Custom license agreement includes a clause allowing Meta to nix any deployments by companies with more than 700 million users, though.

Facebook and Meta founder and chief executive officer Mark Zuckerberg has come out in support of open source approaches to developing and releasing artificial intelligence (AI) systems, and to put his money where his mouth is has what he calls "the first frontier-level open source AI model" — though the company is hedging its bets by using a license that gives it the ability to nix deployments by entities exceeding more than a certain number of monthly active users.

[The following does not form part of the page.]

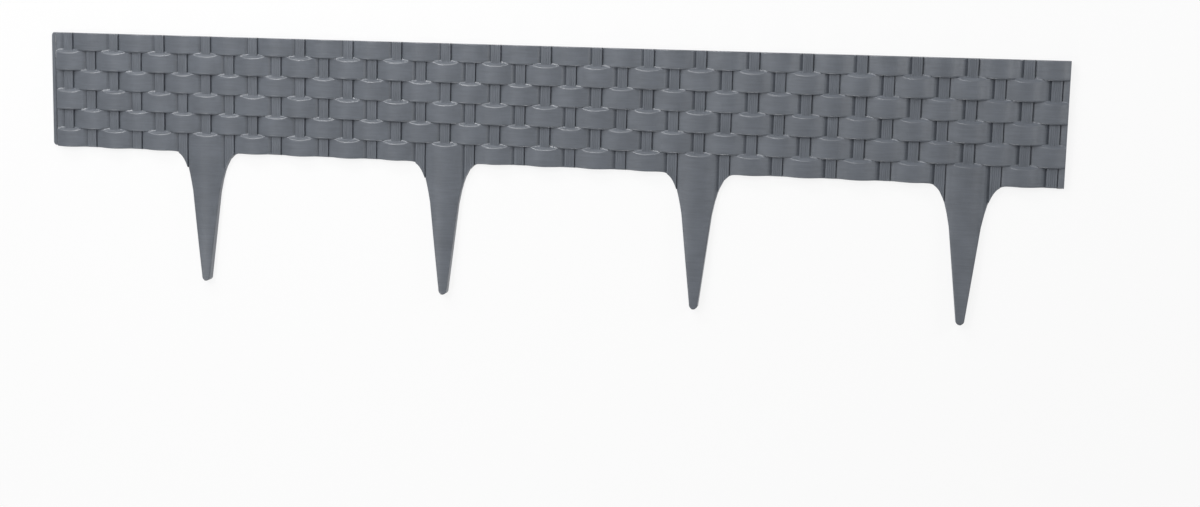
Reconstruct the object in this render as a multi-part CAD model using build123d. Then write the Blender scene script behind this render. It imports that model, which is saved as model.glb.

"Today, several tech companies are developing leading closed models. But open source is quickly closing the gap," Zuckerberg claims, in a post which likens open source AI development to the development of the Linux kernel. "Last year, Llama 2 was only comparable to an older generation of models behind the frontier. This year, Llama 3 is competitive with the most advanced models and leading in some areas. Starting next year, we expect future Llama models to become the most advanced in the industry. But even before that, Llama is already leading on openness, modifiability, and cost efficiency."

Now, Zuckerberg and Meta's AI division have announced the release of Llama 3.1 405B, a 405-billion parameter "frontier-level" model — along with improved versions of the earlier, smaller Llama 3.1 70B and 8B models. "In addition to having significantly better cost/performance relative to closed models," the Facebook founder claims, "the fact that the 405B model is open will make it the best choice for fine-tuning and distilling smaller models."

This latter statement points to a shift in just how "open" an "open source" model is. Many supposedly open models include license terms that preclude their use to train or improve other AI models — but Zuckerberg is directly positioning Llama 3.1 405B, which requires a beefy system to run, as ideal for improving the capabilities of smaller, less resource-intensive models. "You'll be able to take the most advanced Llama models, continue training them with your own data and then distill them down to a model of your optimal size — without us or anyone else seeing your data," Zuckerberg promises.

"With past Llama models, Meta developed them for ourselves and then released them, but didn't focus much on building a broader ecosystem," Zuckerberg admits. "We're taking a different approach with this release. We're building teams internally to enable as many developers and partners as possible to use Llama, and we're actively building partnerships so that more companies in the ecosystem can offer unique functionality to their customers as well. I believe the Llama 3.1 release will be an inflection point in the industry where most developers begin to primarily use open source, and I expect that approach to only grow from here. I hope you'll join us on this journey to bring the benefits of AI to everyone in the world."

The new Llama models are available on the company's dedicated site, under the Llama 3.1 Community License Agreement license. While this allows for use, reproduction, distribution, modification, and derivation, it also includes a clause that applies only to commercial deployments by entities boasting more than 700 million monthly active users in the month preceding Llama 3.1's release — demanding that they "request a license from Meta, which Meta may grant to you in its sole discretion," giving the company a kill-switch for any service that could rise to challenge its own offerings.

Zuckerberg's full post, which does not mention this caveat, is available in the Meta newsroom.